Girl on sofa

How decluttering can help your child's concentration and behaviour

Many parents at some point have looked around their homes — at all the toys and Lego and mess — and thought 'Why do we even have all this stuff? They never play with it. I'd love to give all this stuff away'.

The amount of toys and things we can acquire after having children can sometimes be stressful and feel overwhelming.

And guess what? It's not just stressful for you. But can be for your children too.

Several research projects over the last 15 years have helped us to understand that many children experience high levels of stress when attending nurseries and early years settings, and studies have shown that sometimes changing the play environment at nursery or pre-school can have a calming effect on children and improve their play.

A positive by-product of the pandemic

Val Aspinall, children’s services manager at the Early Years Alliance, explains how some early years settings have been adapting their spaces to help reduce children’s stress levels post-lockdown.

Val's team saw as they cleared and de-cluttered the setting to create more space and improve infection control during the Covid-19 pandemic, there was a secondary effect - children's stress levels went down and there was a visible positive effect on their behaviour and engagement.

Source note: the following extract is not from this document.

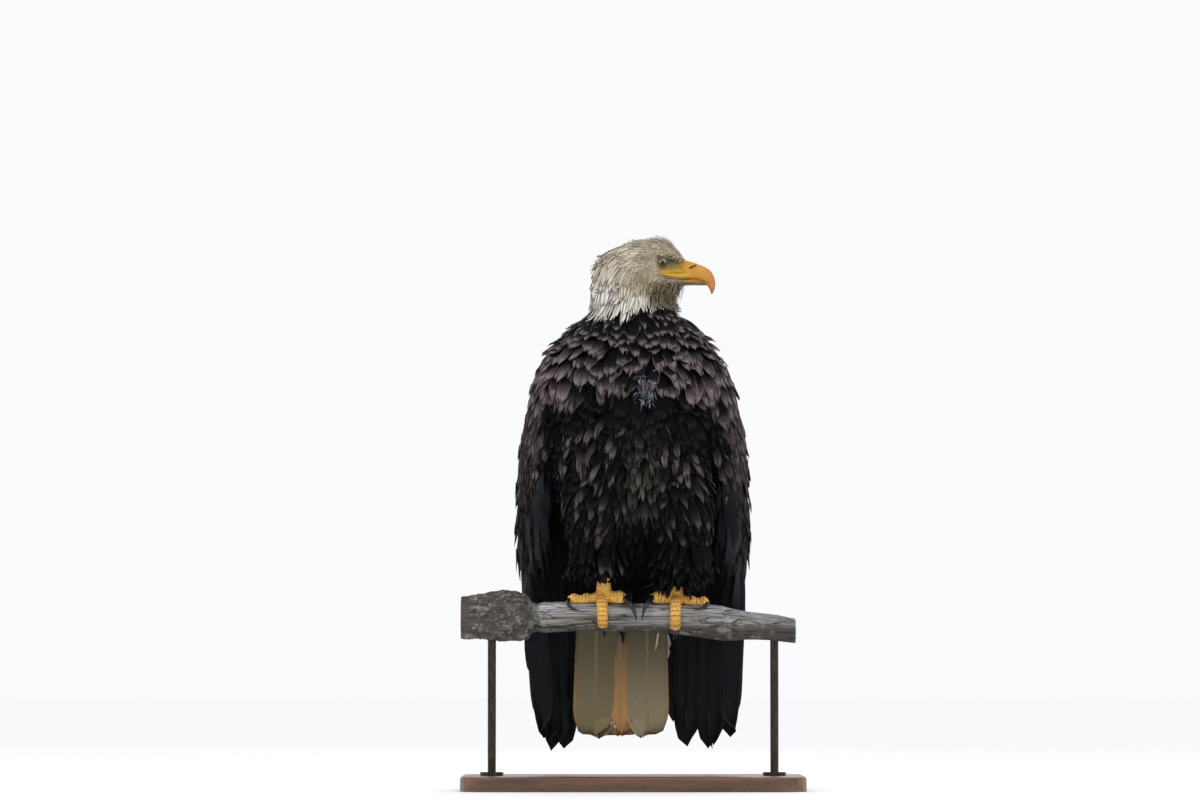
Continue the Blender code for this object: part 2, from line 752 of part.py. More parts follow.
def bill_form(keys, segments, ridge):
    """Sections across a bill, each tipped down by its angle, and narrower towards its ridge."""
    rings = []
    for x, z, tip, half_height, half_width in interpolate(keys, 2):
        angle = math.radians(tip)
        up = Vector((math.sin(angle), 0, math.cos(angle)))
        ring = []
        for right, rise in superellipse(segments, 2.2, half_width, half_height):
            narrow = 1 - ridge * max(rise / half_height, 0.0)
            ring.append(Vector((x, right * narrow, z)) + up * rise)
        rings.append(ring)
    return loft(rings)


def head_form():
    """The feathered head, in place, without its brows and hollows."""
    rings = []
    for x, z, half_height, half_width in interpolate(HEAD_KEYS, 2):
        section = superellipse(16, 2.2, half_width, half_height)
        rings.append([Vector((x, right, z + up)) for right, up in section])
    return in_place(loft(rings))


def in_place(mesh):
    """The mesh moved from the head's own frame to where the head is."""
    mesh.transform(HEAD_PLACE)
    return mesh


def make_head():
    """The feathered head, its eyes, the horn of the bill, and the soft cere and gape."""
    forehead, lower = in_place(bill_form(BILL_KEYS, 12, 0.28)), in_place(bill_form(LOWER_BILL_KEYS, 10, 0.0))
    gapes, slits, hollows, brows, balls = [], [], [], [], []
    for name, sign in SIDE.items():
        gapes.append(in_place(tube(mirrored(GAPE_PATH, sign), GAPE_RADII, 1)))
        at = (NOSTRIL_AT.x, NOSTRIL_AT.y * sign, NOSTRIL_AT.z)
        slits.append(in_place(ball(Vector(at), NOSTRIL_SIZE, (0.0, NOSTRIL_TILT, 0.0), 8, 6)))
        at = (LORE_AT.x, LORE_AT.y * sign, LORE_AT.z)
        hollows.append(in_place(ball(Vector(at), LORE_SIZE, (0.0, 0.0, LORE_TURN * sign), 10, 6)))
        brows.append(in_place(tube(mirrored(BROW_PATH, sign), BROW_RADII, 1)))
        at = (EYE_AT.x, EYE_AT.y * sign, EYE_AT.z)
        balls.append(in_place(ball(Vector(at), (EYE_RADIUS,) * 3)))
        add_object(f"eye_{name}", balls[-1].copy(), EYE_YELLOW)

    point = HEAD_PLACE @ CERE_EDGE
    normal = HEAD_PLACE.to_3x3() @ Vector((0.97, 0.0, -0.24))
    horn, soft = halves(forehead, point, normal)
    add_object("bill_upper", horn, BILL_HORN)
    cere = add_object("cere", soft, CERE_YELLOW)
    for gape, slit in zip(gapes, slits):
        combine(cere, "UNION", gape.copy())
        combine(cere, "DIFFERENCE", slit)
    bill_lower = add_object("bill_lower", lower.copy(), BILL_HORN)
    trim(bill_lower, forehead, *gapes)

    head = add_object("head", head_form(), WHITE_PLUMAGE)
    for brow in brows:
        combine(head, "UNION", brow)
    for hollow in hollows:
        combine(head, "DIFFERENCE", hollow)
    trim(head, *balls, *gapes, forehead, lower)
    return [head_form(), lower]


# --- Legs and feet -------------------------------------------------------------------------


def around_branch(x, angle, lift):
    """A point beside the branch: the angle is 90 on top and grows towards the front."""
    height, radius = branch_at(x)
    turn = math.radians(angle)
    reach = radius + lift
    return Vector((x, PERCH_Y + reach * math.cos(turn), height + reach * math.sin(turn)))


def on_branch(side, keys):
    """A tube along the branch through keys of (inward distance, angle, lift, radius)."""
    path = [around_branch(FOOT_X[side] - SIDE[side] * inward, angle, lift) for inward, angle, lift, _ in keys]
    return tube(path, [key[-1] for key in keys])


def make_foot(side, branch, thigh):
    """Four toes and their pad in one piece, the bare shank above it, and a claw on each toe."""
    sole = around_branch(FOOT_X[side], 90, SOLE_LIFT)
    pad = ball(sole, SOLE_SIZE)
    foot = add_object(f"foot_{side}", pad.copy(), FOOT_YELLOW)
    toes = {name: on_branch(side, keys) for name, keys in TOES[side].items()}
    for toe in toes.values():
        combine(foot, "UNION", toe.copy())
    trim(foot, branch)
    ankle = Vector((SHANK_X[side], PERCH_Y - 0.001, sole.z))
    knee = Vector((SHANK_X[side], PERCH_Y - 0.014, KNEE_Z))
    shank_path = [ankle, ankle.lerp(knee, 0.3), ankle.lerp(knee, 0.6), knee]
    shank = add_object(f"shank_{side}", tube(shank_path, SHANK_RADII, 1), FOOT_YELLOW)
    trim(shank, pad, *toes.values(), thigh)
    for name, keys in CLAWS[side].items():
        claw = add_object(f"claw_{side}_{name}", on_branch(side, keys), CLAW_HORN)
        trim(claw, toes[name], branch)


# --- The eagle -----------------------------------------------------------------------------


def main():
    branch = make_branch()
    make_base()
    for side in SIDE:
        make_rod(side, branch)

    head_solids = make_head()
    body = body_form()
    upper, lower = halves(body, (0, 0, NECK_FROM), (0.0, 0.25, 1.0))
    neck = add_object("neck", upper, BROWN_PLUMAGE)
    trim(neck, *head_solids)
    add_object("trunk", lower, BROWN_PLUMAGE)

    thighs = {side: thigh_form(side) for side in SIDE}
    wings = {side: wing_form(side) for side in SIDE}
    for side, sign in SIDE.items():
        thigh = add_object(f"thigh_{side}", thighs[side].copy(), BROWN_PLUMAGE)
        trim(thigh, body)
        wing = add_object(f"wing_{side}", wings[side].copy(), DARK_PLUMAGE)
        for slot in WING_SLOTS[side] + TIP_TRIMS[side]:
            combine(wing, "DIFFERENCE", slot_form(slot, sign))
        trim(wing, body, thighs[side])
        make_foot(side, branch, thighs[side])
    tail = add_object("tail", tail_form(), WHITE_PLUMAGE)
    combine(tail, "DIFFERENCE", slot_form(TAIL_SLOT, 1.0))
    trim(tail, body, *wings.values(), *thighs.values())


clear_scene()
PARTS = make_collection("bald_eagle")
CUTTERS = make_collection("cutters", hidden=True)
WHITE_PLUMAGE = make_material("white_plumage", "D8D2C0", 0.80)
BROWN_PLUMAGE = make_material("brown_plumage", "3A2F2A", 0.75)
DARK_PLUMAGE = make_material("dark_plumage", "1E1A1B", 0.62)
BILL_HORN = make_material("bill_horn", "D99A2E", 0.35)
CERE_YELLOW = make_material("cere_yellow", "DDB02E", 0.50)
EYE_YELLOW = make_material("eye_pale_yellow", "D6C98A", 0.08)
FOOT_YELLOW = make_material("foot_scales", "D9992A", 0.50)
CLAW_HORN = make_material("claw_horn", "1A1C20", 0.25)
WEATHERED_WOOD = make_material("weathered_wood", "8F8A84", 0.85)
WALNUT = make_material("walnut", "4A2E1E", 0.40)
DARK_METAL = make_material("dark_metal", "2A2A2C", 0.35, 0.9)
main()
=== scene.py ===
"""Looks of the bald eagle display model: its skin, feathers, bill, eyes, feet, branch, stand and stage."""

import math

import bmesh
import bpy
import numpy as np
from bpy.props import FloatProperty, FloatVectorProperty, PointerProperty
from mathutils import Matrix, Vector, noise
from mathutils.bvhtree import BVHTree
from mathutils.kdtree import KDTree


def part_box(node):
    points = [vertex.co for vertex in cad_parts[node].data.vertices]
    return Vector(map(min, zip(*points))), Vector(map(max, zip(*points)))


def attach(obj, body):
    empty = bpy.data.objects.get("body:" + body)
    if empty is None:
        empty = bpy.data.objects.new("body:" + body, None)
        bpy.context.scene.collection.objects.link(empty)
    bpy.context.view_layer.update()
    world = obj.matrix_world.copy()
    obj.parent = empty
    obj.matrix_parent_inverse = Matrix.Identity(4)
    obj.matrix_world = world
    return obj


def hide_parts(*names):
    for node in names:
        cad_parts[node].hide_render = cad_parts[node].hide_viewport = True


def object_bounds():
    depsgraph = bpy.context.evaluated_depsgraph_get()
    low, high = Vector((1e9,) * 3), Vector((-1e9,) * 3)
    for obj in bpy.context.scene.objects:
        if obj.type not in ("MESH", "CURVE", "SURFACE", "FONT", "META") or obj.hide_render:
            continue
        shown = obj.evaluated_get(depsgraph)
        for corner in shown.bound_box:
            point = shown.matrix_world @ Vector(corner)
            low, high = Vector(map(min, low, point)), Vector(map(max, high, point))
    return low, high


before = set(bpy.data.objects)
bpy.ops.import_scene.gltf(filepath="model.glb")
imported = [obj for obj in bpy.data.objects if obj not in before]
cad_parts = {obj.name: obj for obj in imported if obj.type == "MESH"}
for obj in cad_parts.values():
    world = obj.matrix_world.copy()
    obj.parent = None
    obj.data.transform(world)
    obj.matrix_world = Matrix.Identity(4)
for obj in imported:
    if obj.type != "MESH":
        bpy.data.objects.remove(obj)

bl_info = {
    "name": "Bald eagle display model",
    "version": (1, 0, 0),
    "blender": (4, 5, 0),
    "location": "3D View > Sidebar > Eagle",
    "description": "Builds the skin, feathers, bill, eyes, feet, branch, stand and stage of the eagle",
    "category": "Object",
}

CAD_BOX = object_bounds()
FLESH = ("head", "neck", "trunk", "tail", "thigh_left", "thigh_right", "wing_left", "wing_right")
SIDES = {"right": -1.0, "left": 1.0}
TOES = ("middle", "outer", "inner", "hind")


def middle(node):
    low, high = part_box(node)
    return (low + high) / 2


# The head's own frame, from its two eyes: X to the bill, Y to the bird's left, Z up.
EYE_FORWARD = 0.042
EYE_RADIUS = (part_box("eye_left")[1].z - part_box("eye_left")[0].z) / 2
ACROSS = (middle("eye_left") - middle("eye_right")).normalized()
UP = Vector((0.0, 0.0, 1.0))
FORWARD = ACROSS.cross(UP).normalized()
HEAD_ORIGIN = (middle("eye_left") + middle("eye_right")) / 2 - FORWARD * EYE_FORWARD
TO_HEAD = Matrix((FORWARD, ACROSS, UP)).to_4x4() @ Matrix.Translation(-HEAD_ORIGIN)
FROM_HEAD = TO_HEAD.inverted()

# The branch runs along X; this is its axis beside the feet.
PERCH_Y = middle("stand_rod_left").y
PERCH_Z = 0.251


# --- Numbers -------------------------------------------------------------------------------


def linear(hex_colour):
    """An sRGB hex colour as linear red, green and blue."""
    channels = [int(hex_colour[k : k + 2], 16) / 255 for k in (0, 2, 4)]
    return np.array([c / 12.92 if c <= 0.04045 else ((c + 0.055) / 1.055) ** 2.4 for c in channels])


def palette(*hex_colours):
    return [linear(colour) for colour in hex_colours]


def ramp(value, low, high):
    """0 below low, 1 above high, smooth between; low may be the larger."""
    t = np.clip((np.asarray(value, float) - low) / (high - low), 0.0, 1.0)
    return t * t * (3 - 2 * t)


def mix(a, b, share):
    """a where share is 0 and b where it is 1; a share for each point mixes whole colours."""
    share = np.asarray(share, float)
    if share.ndim == 1 and 3 in (np.shape(a)[-1:] + np.shape(b)[-1:]):
        share = share[:, None]
    return np.asarray(a) * (1 - share) + np.asarray(b) * share


def in_head(points):
    """Points in the head's own frame."""
    matrix = np.array(TO_HEAD)
    return np.asarray(points) @ matrix[:3, :3].T + matrix[:3, 3]


def stripe(offset, width):
    """1 where the offset is 0, fading out over the width on both sides."""
    return np.exp(-((offset / width) ** 2))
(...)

Val said : "This, together with a move away from brightly coloured plastic resources, is having a hugely beneficial impact in some settings...and our understanding of the effect of bright colours, clutter and noisy environments on children has improved.

"We know that sensory overload can increase children’s stress levels and with that their behaviour may change."

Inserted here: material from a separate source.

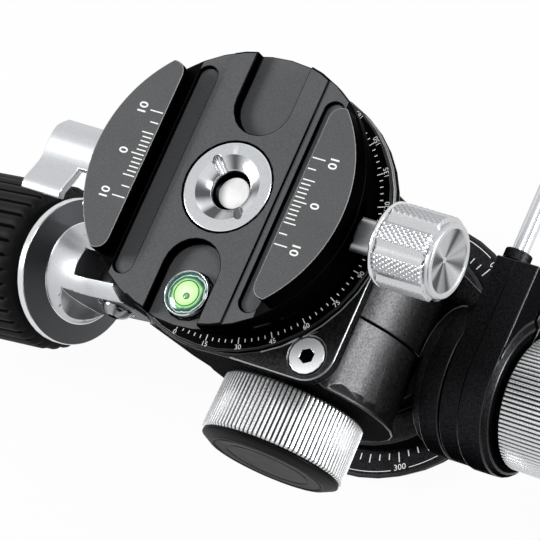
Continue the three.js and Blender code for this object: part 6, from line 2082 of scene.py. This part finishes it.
@dataclass
class Studio:
    """Camera, lamps, dark cards, floor and a white surround."""

    camera_place: tuple[float, float, float] = (0.50919, -0.22012, 0.93526)
    right: tuple[float, float, float] = (0.8300, 0.3988, -0.3902)
    down: tuple[float, float, float] = (0.2551, -0.8933, -0.3701)
    lens: float = 319.6
    sensor: float = 36.0
    aim: tuple[float, float, float] = (0.0, 0.0, 0.06)
    lamps: tuple[SoftLamp, ...] = (
        SoftLamp("left_soft_box", (-0.85, -0.2, 0.8), 0.4, 9.0),
        SoftLamp("top_soft_box", (0.46, 0.36, 1.03), 0.32, 3.6),
        SoftLamp("low_right_soft_box", (0.85, 0.2, 0.14), 0.25, 8.0),
    )
    cards: tuple[DarkCard, ...] = (
        DarkCard("card_behind_camera", (0.66, -0.3, 1.25), 0.8),
        DarkCard("card_at_right", (1.05, 0.15, 0.75), 0.7),
        DarkCard("card_at_front_right", (0.6, -0.85, 0.42), 0.8),
    )
    clip_start: float = 0.01
    clip_end: float = 100.0
    card_colour: str = "#0a0a0a"
    card_roughness: float = 0.9
    spread_light: float = 0.2
    floor_half: float = 4.0
    floor_drop: float = 0.0004
    floor_tone: float = 0.82
    floor_white: float = 0.96

    def build(self) -> None:
        """Sets up everything that isn't part of the object."""
        self.set_camera()
        for lamp in self.lamps:
            self.hang(lamp)
        for card in self.cards:
            self.stand(card)
        self.set_surround()
        self.lay_floor()
        bpy.context.scene.view_settings.view_transform = "Standard"

    def set_camera(self) -> None:
        """Stands the camera at the fitted place and looks at the clamp."""
        lens = bpy.data.cameras.new("camera")
        lens.lens = self.lens
        lens.sensor_width = self.sensor
        lens.clip_start = self.clip_start
        lens.clip_end = self.clip_end
        made = bpy.data.objects.new("camera", lens)
        bpy.context.scene.collection.objects.link(made)
        across = Vector(self.right).normalized()
        up = -Vector(self.down).normalized()
        back = across.cross(up).normalized()
        up = back.cross(across).normalized()
        turn = Matrix((across, up, back)).transposed().to_4x4()
        made.matrix_world = Matrix.Translation(Vector(self.camera_place)) @ turn
        bpy.context.scene.camera = made

    def hang(self, lamp: SoftLamp) -> None:
        """Hangs one soft box and turns it to the object.

        Args:
            lamp: The soft box.
        """
        light = bpy.data.lights.new(lamp.name, "AREA")
        light.shape = "SQUARE"
        light.size = lamp.size
        light.energy = lamp.power
        made = bpy.data.objects.new(lamp.name, light)
        bpy.context.scene.collection.objects.link(made)
        made.location = lamp.place
        made.rotation_mode = "QUATERNION"
        made.rotation_quaternion = (Vector(self.aim) - Vector(lamp.place)).to_track_quat("-Z", "Y")

    def stand(self, card: DarkCard) -> None:
        """Stands one black card and turns it to the object.

        Args:
            card: The card, which no camera sees.
        """
        made = new_object(card.name, flat_square(card.size / 2, 0))
        turn = (Vector(self.aim) - Vector(card.place)).to_track_quat("-Z", "Y")
        made.matrix_world = Matrix.Translation(Vector(card.place)) @ turn.to_matrix().to_4x4()
        if "black_card" not in bpy.data.materials:
            black = bpy.data.materials.new("black_card")
            black.use_nodes = True
            shader = black.node_tree.nodes["Principled BSDF"]
            shader.inputs["Base Color"].default_value = linear(self.card_colour)
            shader.inputs["Roughness"].default_value = self.card_roughness
        made.data.materials.append(bpy.data.materials["black_card"])
        made.visible_camera = False
        made.visible_diffuse = False
        made.visible_shadow = False

    def shown_directly(self, tree: bpy.types.NodeTree) -> bpy.types.NodeSocket:
        """Tells the rays that show a surface from the light that it spreads.

        Args:
            tree: Node tree of the material or the world.

        Returns:
            One for rays of the camera, of reflections and through glass, and zero for the rest.
        """
        path = add_node(tree, "ShaderNodeLightPath")
        seen = path.outputs["Is Camera Ray"]
        for other in ("Is Glossy Ray", "Is Transmission Ray"):
            seen = add_node(
                tree, "ShaderNodeMath", {"operation": "MAXIMUM"}, {0: seen, 1: path.outputs[other]}
            ).outputs["Value"]
        return seen

    def set_surround(self) -> None:
        """Makes the surround white to the eye and in reflections, and a soft grey light otherwise."""
        world = bpy.data.worlds.new("surround")
        bpy.context.scene.world = world
        world.use_nodes = True
        tree = world.node_tree
        tree.nodes.clear()
        lit = add_node(
            tree, "ShaderNodeBackground", {"Color": (1, 1, 1, 1), "Strength": self.spread_light}
        )
        white = add_node(tree, "ShaderNodeBackground", {"Color": (1, 1, 1, 1), "Strength": 1.0})
        both = add_node(
            tree, "ShaderNodeMixShader",
            links={
                0: self.shown_directly(tree),
                1: lit.outputs["Background"],
                2: white.outputs["Background"],
            },
        )
        add_node(tree, "ShaderNodeOutputWorld", links={"Surface": both.outputs["Shader"]})

    def lay_floor(self) -> None:
        """Lays a pale floor that reads white and keeps a faint shadow."""
        floor = new_object("floor", flat_square(self.floor_half, -self.floor_drop))
        paper = bpy.data.materials.new("white_paper_floor")
        paper.use_nodes = True
        tree = paper.node_tree
        tree.nodes.clear()
        tone = self.floor_tone
        matt = add_node(tree, "ShaderNodeBsdfDiffuse", {"Color": (tone, tone, tone, 1)})
        white = add_node(tree, "ShaderNodeEmission", {"Color": (1, 1, 1, 1), "Strength": 1.0})
        share = add_node(
            tree, "ShaderNodeMath", {"operation": "MULTIPLY", 1: self.floor_white},
            {0: self.shown_directly(tree)},
        )
        both = add_node(
            tree, "ShaderNodeMixShader",
            links={0: share.outputs["Value"], 1: matt.outputs["BSDF"], 2: white.outputs["Emission"]},
        )
        add_node(tree, "ShaderNodeOutputMaterial", links={"Surface": both.outputs["Shader"]})
        floor.data.materials.append(paper)


def main() -> None:
    """Builds the head piece by piece and sets up the studio."""
    logging.basicConfig(level=logging.INFO, format="%(message)s")
    Studio().build()
    assemblies: list[Assembly] = [
        PanBase(),
        PanStage(),
        TiltAxis(),
        FlutedKnob(
            node="tilt_knob", body="tilt_lock", place=along_x(TILT_KNOB_X, TILT_Y, TILT_Z),
            inner_radius=15.0, outer_radius=15.4, length=15.5,
        ),
        FlutedKnob(
            node="roll_knob", body="roll_lock", place=towards_front(ROLL_X, ROLL_KNOB_Y, ROLL_Z)
        ),
        UpperStage(),
        QuickClamp(),
        ClampKnob(),
        BullseyeLevel(),
        FoldingHandle(),
    ]
    for assembly in assemblies:
        assembly.build()
        assembly.report()


if __name__ == "__main__":
    main()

One simple change that many early years providers made was reducing the amount of ‘stuff’ in their settings.

This not only makes cleaning easier but helps open up more space for children.

Lianne, from Red Lion Childcare in Nottingham, noted that since staff have decluttered, children are more engaged, keener to talk and tend to spend less time running up and down.

The team also painted the setting in more neutral colours and took down their brightly-coloured displays.

They have also observed how much more focus the children have when they are given more choice.

For example, the children are now spending more time on activities such as play dough now that they have a new station for the activity than when it was laid out for them on a table.

Fiona, from Lightcliffe Pre-school in Halifax, has noticed that even simple things, such as taking down hanging displays and removing large pieces of equipment, can have a calming effect on children.

Her setting removed their indoor climbing frame and noticed a big difference.

Less is more

Giving children a reduced number of items to choose can also have an impact.

Kayleigh and Dawn, practitioners at West Bassetlaw Childcare in Nottinghamshire, have taken a ‘less is more’ approach since the Covid-19 pandemic.

They have reduced the large numbers of items in storage boxes and removed some storage altogether. This means that all of the resources can easily be seen and accessed by the children.

The team have also noticed that this means that they spend much less time on tidying up each day, which means there is less interruption to children’s play.

This also makes the children more willing to cooperate and share resources with each other.

Soft lighting

Emma, a nursery worker who works with two-year olds at Redhill Nursery in Stockon-on-Tees, says that minimising harsh lighting and noisy toys has had a noticeably calming effect in her setting.

She explains that while it is sometimes harder to achieve during the dark winter nights come in, she often turns off all the overhead lights in the setting.

This leaves just the lamps and fairy lights on, for a softer atmosphere.

She also noticed that all the children became louder and started shouting when freely accessing the setting’s big bass drum, which is now being used only as an adult-led focused activity instead.

Mindful changes

Whatever changes you decide to make, it’s important to keep the children’s needs and wants in mind as well any ideas you may have.

Mariam, manager at Lydgate Pre-school in Batley, stresses that wherever possible, changes to rooms and spaces should be done with the children as this helps to maintain feelings of security and familiarity.

She says: “While we may feel excited about the changes we have made, for some children an overnight change can be confusing.”

Mariam’s team changed their approach when they saw a child getting upset because the shelf that he usually always made a beeline for had been moved overnight.

Mariam is also keen to ensure children can still make independent choices, so in changing the environment she considers how accessible toys are and displays and items are placed at children’s eye level.

Since these changes have been made, the staff team at Lydgate have noticed that children are concentrating for longer periods and their behaviour is much calmer.

She says: “Parents have even commented that their children are talking more at home about what they have been doing during the day!”

So do try this at home

So using the experience of nursery staff, how can we reflect some of these changes in our homes?

Top tips for decluttering at home

  • Reduce the amount of toys and general stuff. If you don't want to throw it out, store it somewhere in boxes out of the way and have a smaller selection of toys, games and activities available.
  • Reduce the amount of things on the wall if the walls are very busy.
  • Reduce the amount of colours and bright lighting if you can, to create a simpler, softer environment.
  • Place safe and appropriate toys and crafts at eye level so your child can reach them.
  • With older children, talk about what toys they want left out and what could be put away for another time. Involve them in the process.